*What is expected*
Write out the complete material exactly as it stands.

──────── Dataset content

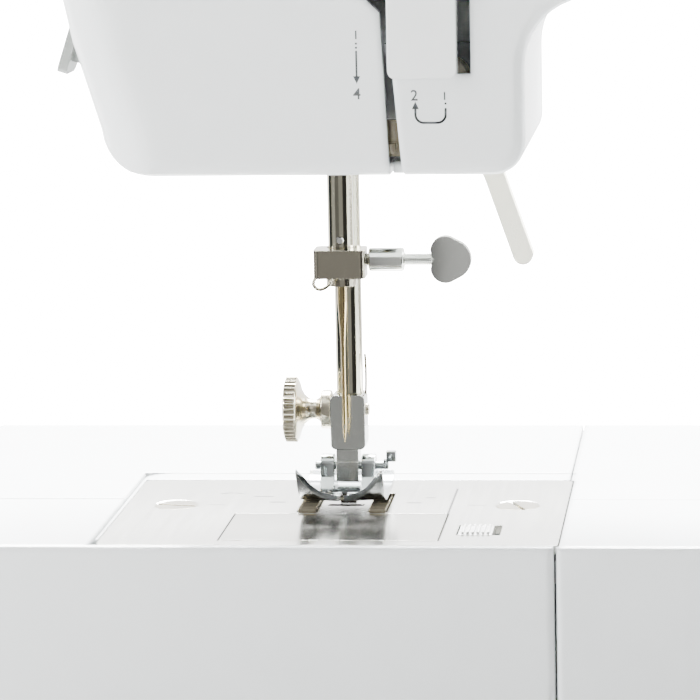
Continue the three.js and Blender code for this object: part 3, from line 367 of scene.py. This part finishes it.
def add_bump(tree, surface, height, strength, distance, edge=0.0):
    """Bump on a normal whose sharp edges read as rounded by a radius."""
    bump = tree.nodes.new("ShaderNodeBump")
    bump.inputs["Strength"].default_value = strength
    bump.inputs["Distance"].default_value = distance
    link(tree, height, bump.inputs["Height"])
    if edge:
        rounded = tree.nodes.new("ShaderNodeBevel")
        rounded.samples = 6
        rounded.inputs["Radius"].default_value = edge
        link(tree, rounded.outputs[0], bump.inputs["Normal"])
    link(tree, bump.outputs[0], surface.inputs["Normal"])


def plastic(name, colour, rough, grain=0.06, dust=0.25, edge=0.0004, coat=0.0, marks=(), ink=DARK_LINE):
    material, tree, place, surface = start_material(name)
    mottle = use(tree, "mottle", place, Size=60.0)
    darker = tuple(c * 0.93 for c in colour)
    tint = mixed(tree, mottle.outputs["Cloud"], darker, colour)
    if dust:
        dusty = use(tree, "dust", place, Amount=dust)
        tint = mixed(tree, dusty.outputs["Mask"], tint, DUST)
    for a, b, half_width in marks:
        line = use(tree, "stroke", place, From=a, To=b, Half_Width=half_width)
        tint = mixed(tree, line.outputs["Mask"], tint, ink)
    link(tree, tint, surface.inputs["Base Color"])
    link(tree, between(tree, mottle.outputs["Grain"], rough * 0.8, rough * 1.25), surface.inputs["Roughness"])
    surface.inputs["IOR"].default_value = 1.5
    surface.inputs["Coat Weight"].default_value = coat
    surface.inputs["Coat Roughness"].default_value = 0.08
    add_bump(tree, surface, mottle.outputs["Grain"], grain, 0.0002, edge)
    return material


def metal(
    name, colour, rough, lines=0.12, stretch=(1, 1, 1), edge=0.00025, marks=(), tarnish=0.12, spread=0.0
):
    """Polished or brushed metal: stretch draws the brushing out and spread smears its highlights."""
    material, tree, place, surface = start_material(name)
    mottle = use(tree, "mottle", place, Size=90.0)
    brushed = use(tree, "brushed", place, Stretch=stretch)
    dull = tuple(c * (1 - tarnish) for c in colour)
    tint = mixed(tree, mottle.outputs["Cloud"], dull, colour)
    for a, b, half_width in marks:
        line = use(tree, "stroke", place, From=a, To=b, Half_Width=half_width)
        tint = mixed(tree, line.outputs["Mask"], tint, DARK_LINE)
    link(tree, tint, surface.inputs["Base Color"])
    link(tree, between(tree, brushed.outputs["Lines"], rough * 0.6, rough * 1.4), surface.inputs["Roughness"])
    surface.inputs["Metallic"].default_value = 1.0
    surface.inputs["Anisotropic"].default_value = spread
    add_bump(tree, surface, brushed.outputs["Lines"], lines, 0.0001, edge)
    return material


def clear(name, colour, rough):
    material, tree, place, surface = start_material(name)
    mottle = use(tree, "mottle", place, Size=70.0)
    tint = mixed(tree, mottle.outputs["Cloud"], tuple(c * 0.96 for c in colour), colour)
    link(tree, tint, surface.inputs["Base Color"])
    link(tree, between(tree, mottle.outputs["Grain"], rough * 0.5, rough * 1.6), surface.inputs["Roughness"])
    surface.inputs["Transmission Weight"].default_value = 0.85
    surface.inputs["IOR"].default_value = 1.49
    add_bump(tree, surface, mottle.outputs["Grain"], 0.03, 0.0001)
    return material


def line(x0, y0, x1, y1, half_width):
    """A line engraved in the bed's top, in millimetres from the needle."""
    return at(x0, y0, BED), at(x1, y1, BED), half_width * MM


plate_marks = [
    line(-24.8, -37.9, 24.8, -37.9, 0.2),
    line(24.8, -37.9, 24.8, -9.4, 0.18),
    line(-24.8, -37.9, -24.8, -9.4, 0.07),
    line(24.6, -9.4, 24.6, 18.5, 0.22),
    line(-22.5, 9.3, -18.5, 9.3, 0.35),
    line(-18.1, 3.0, -14.9, 3.0, 0.4),
    line(14.4, 2.5, 17.0, 2.5, 0.4),
    line(18.1, 8.2, 20.0, 8.2, 0.3),
    line(-32.5, 0.0, -28.5, 0.0, 0.16),
    line(28.5, 0.0, 32.5, 0.0, 0.16),
    line(-31.0, 12.4, -28.8, 13.4, 0.3),
    line(-27.8, 13.2, -26.2, 12.6, 0.25),
]
bed_marks = [line(51.2, 6.4, 158, 6.4, 0.16)]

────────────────

*Final answer*
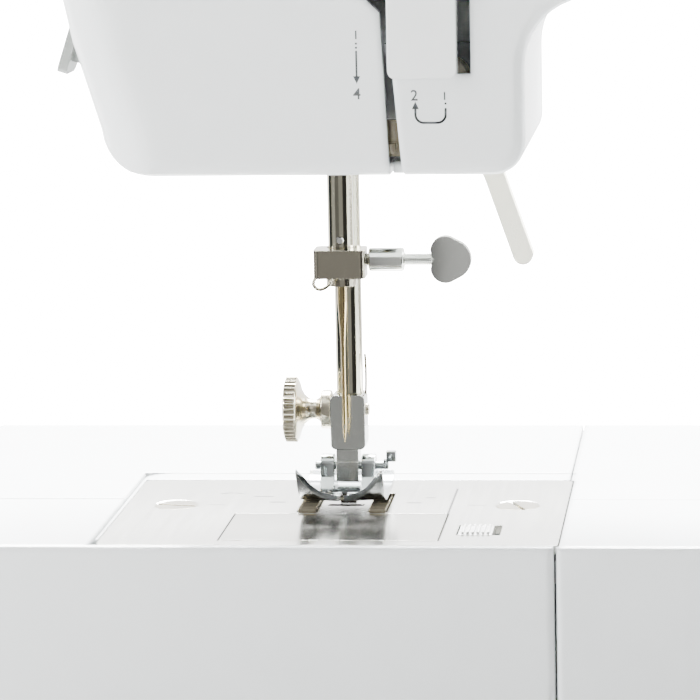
Continue the three.js and Blender code for this object: part 3, from line 367 of scene.py. This part finishes it.
def add_bump(tree, surface, height, strength, distance, edge=0.0):
    """Bump on a normal whose sharp edges read as rounded by a radius."""
    bump = tree.nodes.new("ShaderNodeBump")
    bump.inputs["Strength"].default_value = strength
    bump.inputs["Distance"].default_value = distance
    link(tree, height, bump.inputs["Height"])
    if edge:
        rounded = tree.nodes.new("ShaderNodeBevel")
        rounded.samples = 6
        rounded.inputs["Radius"].default_value = edge
        link(tree, rounded.outputs[0], bump.inputs["Normal"])
    link(tree, bump.outputs[0], surface.inputs["Normal"])


def plastic(name, colour, rough, grain=0.06, dust=0.25, edge=0.0004, coat=0.0, marks=(), ink=DARK_LINE):
    material, tree, place, surface = start_material(name)
    mottle = use(tree, "mottle", place, Size=60.0)
    darker = tuple(c * 0.93 for c in colour)
    tint = mixed(tree, mottle.outputs["Cloud"], darker, colour)
    if dust:
        dusty = use(tree, "dust", place, Amount=dust)
        tint = mixed(tree, dusty.outputs["Mask"], tint, DUST)
    for a, b, half_width in marks:
        line = use(tree, "stroke", place, From=a, To=b, Half_Width=half_width)
        tint = mixed(tree, line.outputs["Mask"], tint, ink)
    link(tree, tint, surface.inputs["Base Color"])
    link(tree, between(tree, mottle.outputs["Grain"], rough * 0.8, rough * 1.25), surface.inputs["Roughness"])
    surface.inputs["IOR"].default_value = 1.5
    surface.inputs["Coat Weight"].default_value = coat
    surface.inputs["Coat Roughness"].default_value = 0.08
    add_bump(tree, surface, mottle.outputs["Grain"], grain, 0.0002, edge)
    return material


def metal(
    name, colour, rough, lines=0.12, stretch=(1, 1, 1), edge=0.00025, marks=(), tarnish=0.12, spread=0.0
):
    """Polished or brushed metal: stretch draws the brushing out and spread smears its highlights."""
    material, tree, place, surface = start_material(name)
    mottle = use(tree, "mottle", place, Size=90.0)
    brushed = use(tree, "brushed", place, Stretch=stretch)
    dull = tuple(c * (1 - tarnish) for c in colour)
    tint = mixed(tree, mottle.outputs["Cloud"], dull, colour)
    for a, b, half_width in marks:
        line = use(tree, "stroke", place, From=a, To=b, Half_Width=half_width)
        tint = mixed(tree, line.outputs["Mask"], tint, DARK_LINE)
    link(tree, tint, surface.inputs["Base Color"])
    link(tree, between(tree, brushed.outputs["Lines"], rough * 0.6, rough * 1.4), surface.inputs["Roughness"])
    surface.inputs["Metallic"].default_value = 1.0
    surface.inputs["Anisotropic"].default_value = spread
    add_bump(tree, surface, brushed.outputs["Lines"], lines, 0.0001, edge)
    return material


def clear(name, colour, rough):
    material, tree, place, surface = start_material(name)
    mottle = use(tree, "mottle", place, Size=70.0)
    tint = mixed(tree, mottle.outputs["Cloud"], tuple(c * 0.96 for c in colour), colour)
    link(tree, tint, surface.inputs["Base Color"])
    link(tree, between(tree, mottle.outputs["Grain"], rough * 0.5, rough * 1.6), surface.inputs["Roughness"])
    surface.inputs["Transmission Weight"].default_value = 0.85
    surface.inputs["IOR"].default_value = 1.49
    add_bump(tree, surface, mottle.outputs["Grain"], 0.03, 0.0001)
    return material


def line(x0, y0, x1, y1, half_width):
    """A line engraved in the bed's top, in millimetres from the needle."""
    return at(x0, y0, BED), at(x1, y1, BED), half_width * MM


plate_marks = [
    line(-24.8, -37.9, 24.8, -37.9, 0.2),
    line(24.8, -37.9, 24.8, -9.4, 0.18),
    line(-24.8, -37.9, -24.8, -9.4, 0.07),
    line(24.6, -9.4, 24.6, 18.5, 0.22),
    line(-22.5, 9.3, -18.5, 9.3, 0.35),
    line(-18.1, 3.0, -14.9, 3.0, 0.4),
    line(14.4, 2.5, 17.0, 2.5, 0.4),
    line(18.1, 8.2, 20.0, 8.2, 0.3),
    line(-32.5, 0.0, -28.5, 0.0, 0.16),
    line(28.5, 0.0, 32.5, 0.0, 0.16),
    line(-31.0, 12.4, -28.8, 13.4, 0.3),
    line(-27.8, 13.2, -26.2, 12.6, 0.25),
]
bed_marks = [line(51.2, 6.4, 158, 6.4, 0.16)]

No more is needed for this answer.